German composer and instrumentalist Johann Quantz on the castrato Francesco Bernardi, known as Senesino

Some performance styles are lost for good and perhaps none more so than the singing of castrati, which reached its peak during the 18th century. Their voices were more powerful than those of boys and women and could reach much higher than those of men. Described in 1659 by French poet Pierre Perrin as "l'horreur des dames, et la risee des hommes," castrati were, on the contrary, in demand throughout Europe with some of them, such as Senesino, Caffarelli and Farinelli becoming enormously wealthy through their singing.

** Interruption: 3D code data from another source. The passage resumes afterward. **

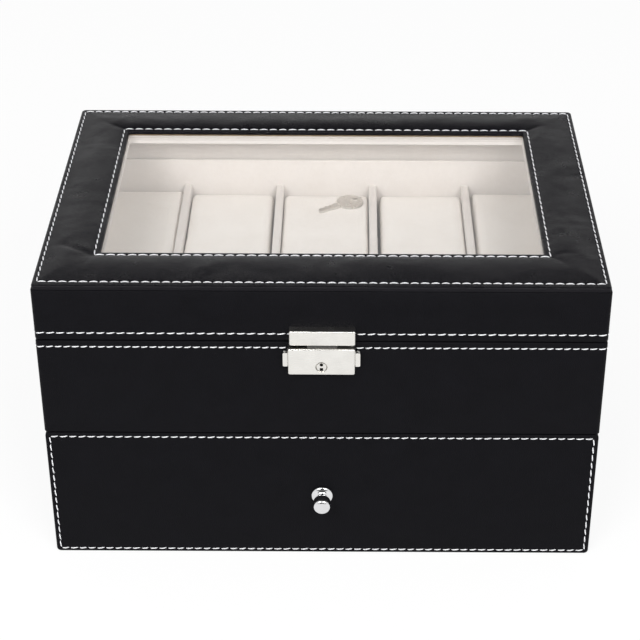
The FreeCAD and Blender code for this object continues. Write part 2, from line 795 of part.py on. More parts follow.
def lid_cover():
    """A card, a thin pad and leather stitched over both, glued on the frame to trap the glass."""
    card_top = "cover_low + cover_card"
    finish(cover_layer("lid_cover_card", "cover_skin", ("cover_low", card_top)))
    finish(cover_padding(size("cover_low") + size("cover_card"), size("pad_low") - 0.1))
    edge_x, edge_y = "(%s - cover_inset)" % SIDE_SKIN, "(%s - cover_inset)" % END_SKIN
    bounds = board("lid_cover_bounds", (minus(edge_x), edge_x), (minus(edge_y), edge_y),
                   ("cover_low", "cover_edge + 10"))
    soften(bounds, "skin_corner", upright)
    leather = document.addObject("Part::Common", "lid_top_leather")
    leather.Base = cover_leather()
    leather.Tool = bounds
    finish(leather)


# Hinges

def leaf(name, middle, low, high):
    """One plate of a butt hinge, up to where its knuckles begin."""
    return block(name, (middle + " - hinge_long / 2", middle + " + hinge_long / 2"),
                 ("%s - leaf_wide" % HINGE_BACK, "%s - knuckle_round - 0.4" % HINGE_BACK), (low, high))


def knuckle(name, start, length, low, high):
    """A curled knuckle and the strip that joins it to its plate."""
    barrel = rod(name + "_barrel", "knuckle_round", length, start, HINGE_BACK, HINGE_HIGH, "X")
    strip = block(name + "_strip", (start, "%s + %s" % (start, length)),
                  ("%s - knuckle_round - 0.5" % HINGE_BACK, HINGE_BACK), (low, high))
    return [barrel, strip]


def screw_seats(name, middle, face, upward):
    """Countersunk holes in a plate, as tools."""
    tools = []
    for number, reach in enumerate((-1, 1)):
        across = "%s + %d * hinge_long / 4" % (middle, reach)
        seat = document.addObject("Part::Cone", "%s_seat_%d" % (name, number))
        seat.Radius1 = 1.5
        seat.Radius2 = 0.7
        seat.Height = 0.8
        if not upward:
            seat.Placement.Rotation = Rotation(Vector(1, 0, 0), 180)
        place(seat, across, HINGE_SCREW, face)
        hole = rod("%s_hole_%d" % (name, number), "hinge_pilot", "4", across, HINGE_SCREW, "%s - 2" % face)
        tools += [seat, hole]
    return tools


def hinges():
    """Two butt hinges let into the back edges: outer knuckles on the case, the middle one on the lid."""
    case_low, case_high = WALL_TOP, "%s + leaf_sheet" % WALL_TOP
    lid_low, lid_high = "%s - leaf_sheet" % RAIL_BOTTOM, RAIL_BOTTOM
    case_leaves, lid_leaves, pins, case_screws, lid_screws = [], [], [], [], []
    for side, sign in (("left", -1), ("right", 1)):
        middle = "%d * hinge_place" % sign
        gap = "(hinge_long / 2 - knuckle_long / 2 - 0.15)"
        case_parts = [leaf("case_plate_" + side, middle, case_low, case_high)]
        case_parts += knuckle("case_knuckle_left_" + side, middle + " - hinge_long / 2", gap,
                              case_low, case_high)
        case_parts += knuckle("case_knuckle_right_" + side, middle + " + knuckle_long / 2 + 0.15", gap,
                              case_low, case_high)
        lid_parts = [leaf("lid_plate_" + side, middle, lid_low, lid_high)]
        lid_parts += knuckle("lid_knuckle_" + side, middle + " - knuckle_long / 2", "knuckle_long",
                             lid_low, lid_high)
        for kind, parts, leaves in (("case", case_parts, case_leaves), ("lid", lid_parts, lid_leaves)):
            bore = rod("%s_hinge_bore_%s" % (kind, side), "pin_round + pin_play", "hinge_long + 2",
                       middle + " - hinge_long / 2 - 1", HINGE_BACK, HINGE_HIGH, "X")
            face = case_high if kind == "case" else lid_low
            seats = screw_seats("%s_leaf_%s" % (kind, side), middle, face, kind == "lid")
            solid = joined("%s_leaf_solid_%s" % (kind, side), parts)
            leaves.append(less("%s_leaf_%s" % (kind, side), solid, [bore] + seats))
        pins.append(rod("hinge_pin_" + side, "pin_round", "hinge_long + 0.6",
                        middle + " - hinge_long / 2 - 0.3", HINGE_BACK, HINGE_HIGH, "X"))
        for number, hand in enumerate((-1, 1)):
            across = "%s + %d * hinge_long / 4" % (middle, hand)
            down = screw("case_hinge_screw_%s_%d" % (side, number), 1.45, 0.65, 6.0, "down")
            place(down, across, HINGE_SCREW, case_high)
            case_screws.append(down)
            up = screw("lid_hinge_screw_%s_%d" % (side, number), 1.45, 0.65, 6.0, "up")
            place(up, across, HINGE_SCREW, lid_low)
            lid_screws.append(up)
    finish(set_of("hinge_case_leaves", case_leaves))
    finish(set_of("hinge_lid_leaves", lid_leaves))
    finish(set_of("hinge_pins", pins))
    finish(set_of("hinge_case_screws", case_screws))
    finish(set_of("hinge_lid_screws", lid_screws))


# Lock

def flush_to_front(body):
    """Seats a body's own XZ plane on the leather of the front, so that its pads stand out of it."""
    place(body, "0", minus(END_SKIN), "0")


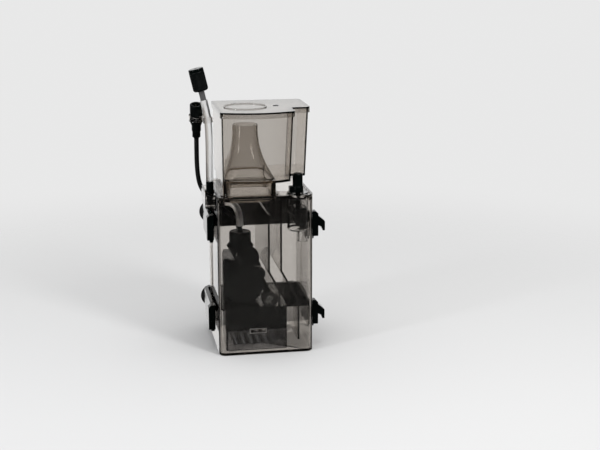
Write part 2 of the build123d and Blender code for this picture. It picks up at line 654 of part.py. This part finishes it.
def cup_outline(z, lean, grow=0.0):
    """The cup's plan at height z: a bowed front, and a step that clears the regulator.

    lean is 0 at the rim and 1 at the floor."""
    left, back = cup_left + lean * cup_lean_left - grow, cup_back - lean * cup_lean_back + grow
    right, wing = cup_right - lean * cup_lean_side + grow, cup_wing - lean * cup_lean_side + grow
    front, step = cup_front + lean * cup_lean_front - grow, cup_step + lean * cup_lean_front - grow
    middle = (left + right) / 2
    edges = [
        ThreePointArc((left, front, z), (middle, front - cup_bow, z), (right, front, z)),
        Line((right, front, z), (right, step, z)),
        Line((right, step, z), (wing, step, z)),
        Line((wing, step, z), (wing, back, z)),
        Line((wing, back, z), (left, back, z)),
        Line((left, back, z), (left, front, z)),
    ]
    return make_face(edges)


def cup_prism(z, leans, grow=0.0, corner=0.0):
    shape = loft([cup_outline(z[0], leans[0], grow), cup_outline(z[1], leans[1], grow)], ruled=True)
    if corner:
        upright = [e for e in shape.edges() if abs((e @ 1 - e @ 0).Z) > 0.8 * (z[1] - z[0])]
        shape = fillet(upright, corner)
    return shape


cup = cup_prism((cup_floor_z, cup_top_z), (1.0, 0.0), 0.0, cup_corner)
floor_top = cup_floor_z + cup_floor_t
floor_lean = 1.0 - cup_floor_t / (cup_top_z - cup_floor_z)
cup -= cup_prism((floor_top, cup_top_z + 0.01), (floor_lean, 0.0), -cup_wall, cup_corner - cup_wall)
riser_x, riser_y = spigot_x + riser_shift[0], spigot_y + riser_shift[1]
riser_base_w, riser_base_d = spigot_w - riser_inset_w, spigot_d - riser_inset_d
riser_top_z = floor_top + riser_h


def riser_section(z, spread, shrink):
    """The neck's outline; spread is 0 at its round mouth and 1 at its base."""
    mouth = 2 * riser_r
    w = mouth + (riser_base_w - mouth) * spread - 2 * shrink
    d = mouth + (riser_base_d - mouth) * spread - 2 * shrink
    corner = min(w, d) * (0.499 - 0.36 * spread)
    return Pos(riser_x - 0.6 * (1 - spread), riser_y, z) * RectangleRounded(w, d, corner)


spigot_at = (spigot_x, spigot_y)
spigot_z = (deck_top - spigot_drop, cup_floor_z + 0.5)
spigot = slab(spigot_w, spigot_d, spigot_corner, spigot_z, spigot_at)
stop_w, stop_d = opening_w + 3.0, opening_d + 3.0
spigot += slab(stop_w, stop_d, opening_corner + 1.5, (deck_top, deck_top + 1.4), spigot_at)
throat = extrude(riser_section(spigot_z[0] - 1, 1.0, riser_wall), floor_top - spigot_z[0] + 2)
seal_z = (deck_under + 0.3, deck_under + 0.3 + seal_h)
groove = slab(spigot_w + 9, spigot_d + 9, spigot_corner + 4.5, seal_z, spigot_at)
groove -= slab(spigot_w - 1.2, spigot_d - 1.2, spigot_corner - 0.6, (seal_z[0] - 1, seal_z[1] + 1), spigot_at)
cup += spigot
cup -= groove
cup -= throat
parts["cup_body"] = cup
seal = slab(spigot_w + 2 * seal_proud, spigot_d + 2 * seal_proud, spigot_corner + seal_proud,
            (seal_z[0] + 0.02, seal_z[1] - 0.02), spigot_at)
seal -= slab(spigot_w - 1.2, spigot_d - 1.2, spigot_corner - 0.6, (seal_z[0] - 1, seal_z[1] + 1), spigot_at)
parts["spigot_seal"] = seal


def riser_loft(shrink, ends):
    """The neck: a rounded rectangle that narrows in a smooth curve to a round mouth."""
    # height above the floor as a share, and width as a share between mouth (0) and base (1)
    profile = [(0.0, 1.0), (0.10, 0.80), (0.25, 0.52), (0.45, 0.24), (0.68, 0.06), (1.0, 0.0)]
    faces = []
    for share, spread in profile:
        z = floor_top + share * riser_h
        if share == 0.0:
            z -= ends
        if share == 1.0:
            z += ends
        faces.append(riser_section(z, spread, shrink))
    return loft(faces)


riser = riser_loft(0.0, 0.0) - riser_loft(riser_wall, 0.02)
parts["riser_neck"] = riser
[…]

Such was the beauty of Farinelli's voice (he could sing up to a high D) that for 10 years he assuaged the melancholy of Philip V of Spain by performing the same four arias every night. Music criticism being a barely developed art at the time, little information survives about the sound a castrato would have made. Only one member of this now-vanished tribe may be heard, Alessandro Moreschi. Then in his mid-forties, in 1902-03 he recorded a number of arias and pieces of sacred music on disc. The results are of interest only because their singer was a castrato; music critic Desmond Shawe-Taylor noted that "in some passages, he fumbles for his notes and wavers almost as comically as Florence Foster Jenkins". Although he had sung at the funeral of Umberto I of Italy in 1900, it is hard to imagine Moreschi managing to win the approval of a living monarch.

For the soundtrack of the 1994 film Farinelli Il Castrato, an attempt was made to approximate this vocal type by digitally combining the singing of a countertenor and a soprano. The outcome, while naturally unsatisfactory, goes some way to giving a sense of the castrato voice in its simultaneous strength and sweetness. The sound made by a counter-tenor rarely carries much power, although American singer David Daniels (described in one recent review as having the appearance of a butcher's apprentice and the voice of an angel) can hit the back wall of any theatre with terrifying force. Still, until young men once more submit to castration in the name of art, the authentic sound of the 18th century can never truly be recreated.